Stated exercise
Every line from the first one to the line containing "BACK, None, 16))" should be echoed exactly; leave out the rest.

--- Information shown ---

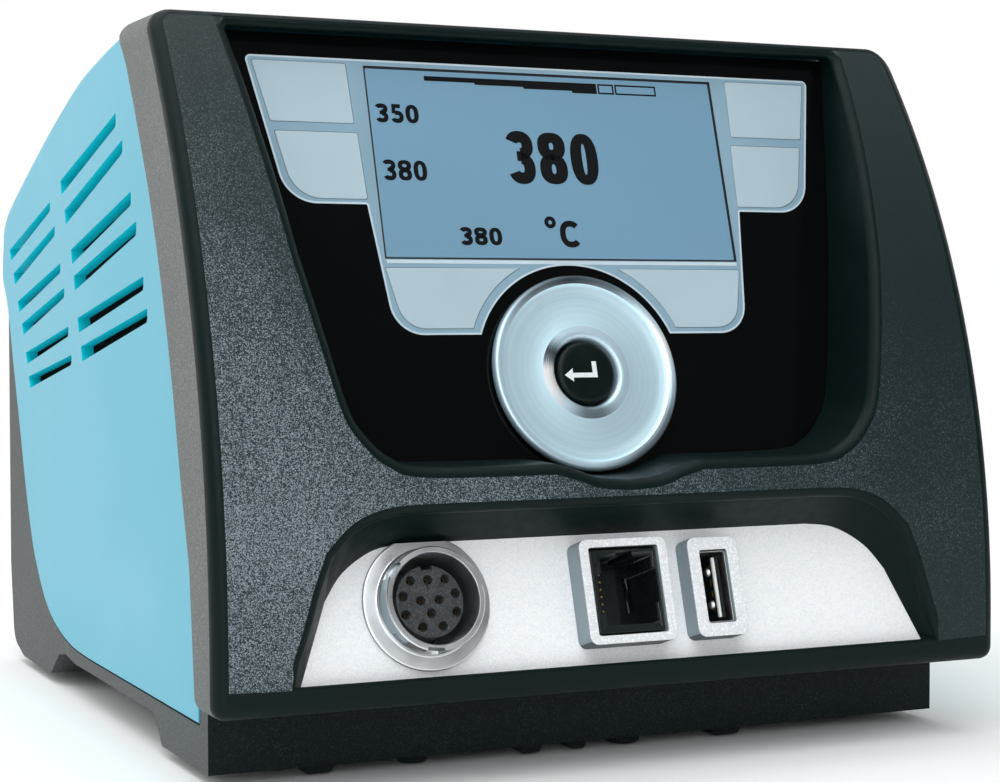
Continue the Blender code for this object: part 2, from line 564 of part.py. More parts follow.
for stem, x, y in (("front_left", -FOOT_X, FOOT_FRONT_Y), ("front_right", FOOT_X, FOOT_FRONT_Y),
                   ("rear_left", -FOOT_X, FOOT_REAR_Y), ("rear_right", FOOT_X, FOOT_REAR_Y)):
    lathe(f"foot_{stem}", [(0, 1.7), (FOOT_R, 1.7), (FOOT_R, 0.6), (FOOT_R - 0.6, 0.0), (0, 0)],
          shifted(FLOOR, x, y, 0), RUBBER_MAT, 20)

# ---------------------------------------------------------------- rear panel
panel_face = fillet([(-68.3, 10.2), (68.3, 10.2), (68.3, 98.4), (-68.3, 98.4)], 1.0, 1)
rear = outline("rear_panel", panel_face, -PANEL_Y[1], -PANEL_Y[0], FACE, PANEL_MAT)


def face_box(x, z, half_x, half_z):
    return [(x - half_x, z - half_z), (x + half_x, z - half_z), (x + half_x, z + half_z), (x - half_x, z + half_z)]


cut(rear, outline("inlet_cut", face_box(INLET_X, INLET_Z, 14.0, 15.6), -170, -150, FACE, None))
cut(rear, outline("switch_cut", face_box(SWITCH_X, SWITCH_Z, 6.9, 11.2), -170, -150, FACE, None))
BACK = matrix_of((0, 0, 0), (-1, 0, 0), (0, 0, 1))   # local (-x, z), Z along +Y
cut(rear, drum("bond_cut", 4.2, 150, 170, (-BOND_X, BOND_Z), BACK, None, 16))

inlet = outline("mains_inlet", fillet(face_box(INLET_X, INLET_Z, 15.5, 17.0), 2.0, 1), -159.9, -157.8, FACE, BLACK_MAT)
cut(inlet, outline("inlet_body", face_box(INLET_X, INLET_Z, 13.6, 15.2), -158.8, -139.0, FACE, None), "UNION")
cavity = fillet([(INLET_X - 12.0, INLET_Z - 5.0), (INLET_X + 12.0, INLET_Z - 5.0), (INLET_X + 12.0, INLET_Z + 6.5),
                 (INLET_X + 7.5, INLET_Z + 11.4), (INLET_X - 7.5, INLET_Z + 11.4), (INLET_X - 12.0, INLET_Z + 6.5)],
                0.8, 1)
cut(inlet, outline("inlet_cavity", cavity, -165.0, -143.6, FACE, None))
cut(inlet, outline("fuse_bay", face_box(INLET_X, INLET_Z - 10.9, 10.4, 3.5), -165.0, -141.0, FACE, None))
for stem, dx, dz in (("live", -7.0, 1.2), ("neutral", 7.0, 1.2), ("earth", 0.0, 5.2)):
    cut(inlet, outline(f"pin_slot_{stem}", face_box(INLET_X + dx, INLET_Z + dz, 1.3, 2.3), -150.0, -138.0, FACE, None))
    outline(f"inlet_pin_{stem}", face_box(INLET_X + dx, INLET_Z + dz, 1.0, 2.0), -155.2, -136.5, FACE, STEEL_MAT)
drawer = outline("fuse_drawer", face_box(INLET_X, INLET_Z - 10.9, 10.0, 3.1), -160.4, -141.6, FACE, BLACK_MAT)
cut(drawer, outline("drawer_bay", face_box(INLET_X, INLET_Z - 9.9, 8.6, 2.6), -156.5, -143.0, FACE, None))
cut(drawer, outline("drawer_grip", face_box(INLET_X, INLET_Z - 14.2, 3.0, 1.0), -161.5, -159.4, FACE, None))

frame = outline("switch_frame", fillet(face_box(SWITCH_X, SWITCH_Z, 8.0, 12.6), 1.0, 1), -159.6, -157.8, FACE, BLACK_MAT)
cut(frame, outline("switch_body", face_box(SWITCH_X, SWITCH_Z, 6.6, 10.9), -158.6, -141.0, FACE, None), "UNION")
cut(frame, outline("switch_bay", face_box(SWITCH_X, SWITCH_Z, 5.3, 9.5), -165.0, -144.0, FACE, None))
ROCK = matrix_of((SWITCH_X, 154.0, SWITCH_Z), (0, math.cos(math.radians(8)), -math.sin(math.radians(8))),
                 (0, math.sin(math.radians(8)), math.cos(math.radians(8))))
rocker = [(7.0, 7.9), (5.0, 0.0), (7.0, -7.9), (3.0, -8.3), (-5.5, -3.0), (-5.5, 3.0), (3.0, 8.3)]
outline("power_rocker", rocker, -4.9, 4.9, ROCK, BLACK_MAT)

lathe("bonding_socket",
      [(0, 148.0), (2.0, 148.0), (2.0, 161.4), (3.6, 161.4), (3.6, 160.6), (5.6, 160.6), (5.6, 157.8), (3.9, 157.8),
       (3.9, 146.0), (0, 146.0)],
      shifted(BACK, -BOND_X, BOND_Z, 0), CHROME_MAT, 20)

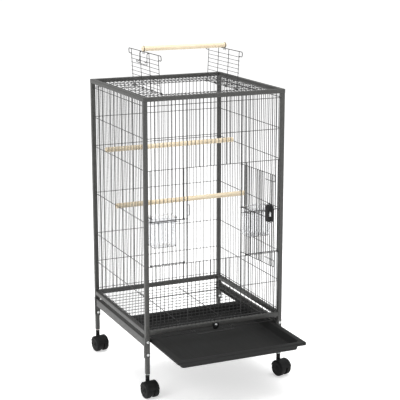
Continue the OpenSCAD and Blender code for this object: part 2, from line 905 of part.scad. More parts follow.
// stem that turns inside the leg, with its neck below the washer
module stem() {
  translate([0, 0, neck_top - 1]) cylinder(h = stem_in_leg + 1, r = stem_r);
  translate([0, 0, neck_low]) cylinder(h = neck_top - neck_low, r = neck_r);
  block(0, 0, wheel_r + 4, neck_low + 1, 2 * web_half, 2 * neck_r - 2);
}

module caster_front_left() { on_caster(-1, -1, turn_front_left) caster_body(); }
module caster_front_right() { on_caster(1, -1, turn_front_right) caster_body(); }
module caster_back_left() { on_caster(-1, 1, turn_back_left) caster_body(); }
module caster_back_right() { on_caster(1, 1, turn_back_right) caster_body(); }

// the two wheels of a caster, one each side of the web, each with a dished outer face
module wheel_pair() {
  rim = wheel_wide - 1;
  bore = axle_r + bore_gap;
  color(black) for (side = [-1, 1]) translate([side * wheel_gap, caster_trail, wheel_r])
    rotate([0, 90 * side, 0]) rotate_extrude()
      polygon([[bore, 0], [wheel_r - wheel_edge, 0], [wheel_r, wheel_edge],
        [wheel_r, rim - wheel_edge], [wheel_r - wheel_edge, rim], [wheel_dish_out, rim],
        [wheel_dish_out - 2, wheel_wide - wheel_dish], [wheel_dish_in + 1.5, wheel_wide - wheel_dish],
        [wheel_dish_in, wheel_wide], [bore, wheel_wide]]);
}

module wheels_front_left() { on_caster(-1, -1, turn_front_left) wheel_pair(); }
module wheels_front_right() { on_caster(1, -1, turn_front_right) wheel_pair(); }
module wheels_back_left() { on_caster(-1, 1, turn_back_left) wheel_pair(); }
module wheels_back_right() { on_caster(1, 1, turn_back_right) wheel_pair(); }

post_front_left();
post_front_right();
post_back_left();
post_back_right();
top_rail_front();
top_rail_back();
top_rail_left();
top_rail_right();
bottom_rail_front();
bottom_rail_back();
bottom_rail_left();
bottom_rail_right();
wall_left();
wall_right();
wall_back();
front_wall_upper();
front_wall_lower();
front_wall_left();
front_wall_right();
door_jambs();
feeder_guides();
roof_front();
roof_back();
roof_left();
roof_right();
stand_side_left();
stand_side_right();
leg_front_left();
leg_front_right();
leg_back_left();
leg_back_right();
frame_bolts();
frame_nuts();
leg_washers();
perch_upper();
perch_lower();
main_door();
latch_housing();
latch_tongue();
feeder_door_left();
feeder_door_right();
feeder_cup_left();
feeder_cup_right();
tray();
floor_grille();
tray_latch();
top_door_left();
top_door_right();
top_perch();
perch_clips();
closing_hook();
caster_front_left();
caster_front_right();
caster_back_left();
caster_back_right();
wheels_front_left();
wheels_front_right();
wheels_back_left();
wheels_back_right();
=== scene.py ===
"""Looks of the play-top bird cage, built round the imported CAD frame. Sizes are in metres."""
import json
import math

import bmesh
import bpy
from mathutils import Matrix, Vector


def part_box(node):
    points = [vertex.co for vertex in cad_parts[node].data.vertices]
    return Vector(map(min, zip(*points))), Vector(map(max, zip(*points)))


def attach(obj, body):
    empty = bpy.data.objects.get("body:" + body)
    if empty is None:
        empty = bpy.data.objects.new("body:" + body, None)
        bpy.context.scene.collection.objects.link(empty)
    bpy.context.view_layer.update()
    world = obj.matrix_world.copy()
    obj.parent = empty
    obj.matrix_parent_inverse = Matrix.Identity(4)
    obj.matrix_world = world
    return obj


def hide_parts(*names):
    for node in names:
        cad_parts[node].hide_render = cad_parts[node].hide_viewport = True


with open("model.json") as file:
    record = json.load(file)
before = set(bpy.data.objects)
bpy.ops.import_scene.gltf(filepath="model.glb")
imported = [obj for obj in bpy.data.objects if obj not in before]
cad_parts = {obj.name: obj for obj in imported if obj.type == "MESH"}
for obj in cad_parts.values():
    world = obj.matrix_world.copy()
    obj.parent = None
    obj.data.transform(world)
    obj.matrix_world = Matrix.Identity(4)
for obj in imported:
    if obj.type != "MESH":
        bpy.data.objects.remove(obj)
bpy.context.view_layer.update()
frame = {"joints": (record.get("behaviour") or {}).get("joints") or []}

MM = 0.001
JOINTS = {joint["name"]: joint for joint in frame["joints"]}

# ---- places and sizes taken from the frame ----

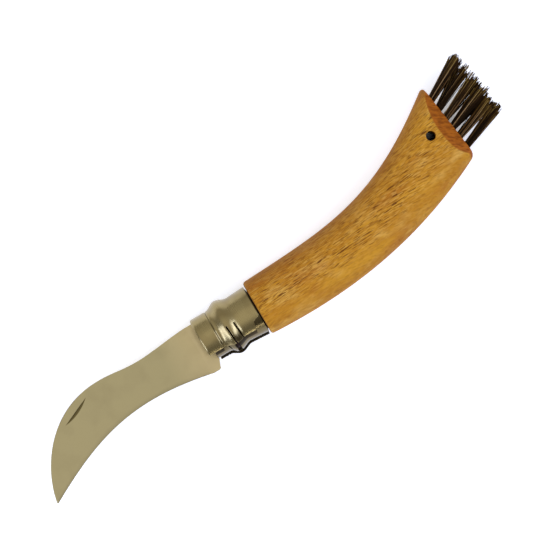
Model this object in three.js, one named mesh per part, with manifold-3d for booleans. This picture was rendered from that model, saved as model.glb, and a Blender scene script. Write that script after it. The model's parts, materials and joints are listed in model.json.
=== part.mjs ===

---

Task response
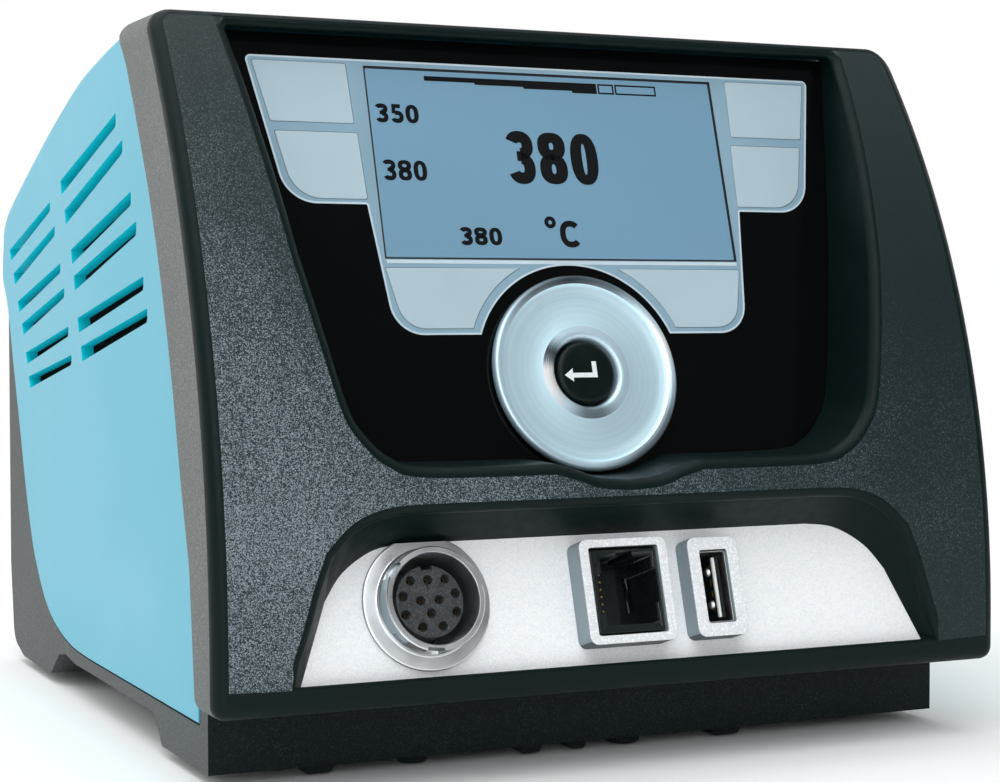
Continue the Blender code for this object: part 2, from line 564 of part.py. More parts follow.
for stem, x, y in (("front_left", -FOOT_X, FOOT_FRONT_Y), ("front_right", FOOT_X, FOOT_FRONT_Y),
                   ("rear_left", -FOOT_X, FOOT_REAR_Y), ("rear_right", FOOT_X, FOOT_REAR_Y)):
    lathe(f"foot_{stem}", [(0, 1.7), (FOOT_R, 1.7), (FOOT_R, 0.6), (FOOT_R - 0.6, 0.0), (0, 0)],
          shifted(FLOOR, x, y, 0), RUBBER_MAT, 20)

# ---------------------------------------------------------------- rear panel
panel_face = fillet([(-68.3, 10.2), (68.3, 10.2), (68.3, 98.4), (-68.3, 98.4)], 1.0, 1)
rear = outline("rear_panel", panel_face, -PANEL_Y[1], -PANEL_Y[0], FACE, PANEL_MAT)


def face_box(x, z, half_x, half_z):
    return [(x - half_x, z - half_z), (x + half_x, z - half_z), (x + half_x, z + half_z), (x - half_x, z + half_z)]


cut(rear, outline("inlet_cut", face_box(INLET_X, INLET_Z, 14.0, 15.6), -170, -150, FACE, None))
cut(rear, outline("switch_cut", face_box(SWITCH_X, SWITCH_Z, 6.9, 11.2), -170, -150, FACE, None))
BACK = matrix_of((0, 0, 0), (-1, 0, 0), (0, 0, 1))   # local (-x, z), Z along +Y
cut(rear, drum("bond_cut", 4.2, 150, 170, (-BOND_X, BOND_Z), BACK, None, 16))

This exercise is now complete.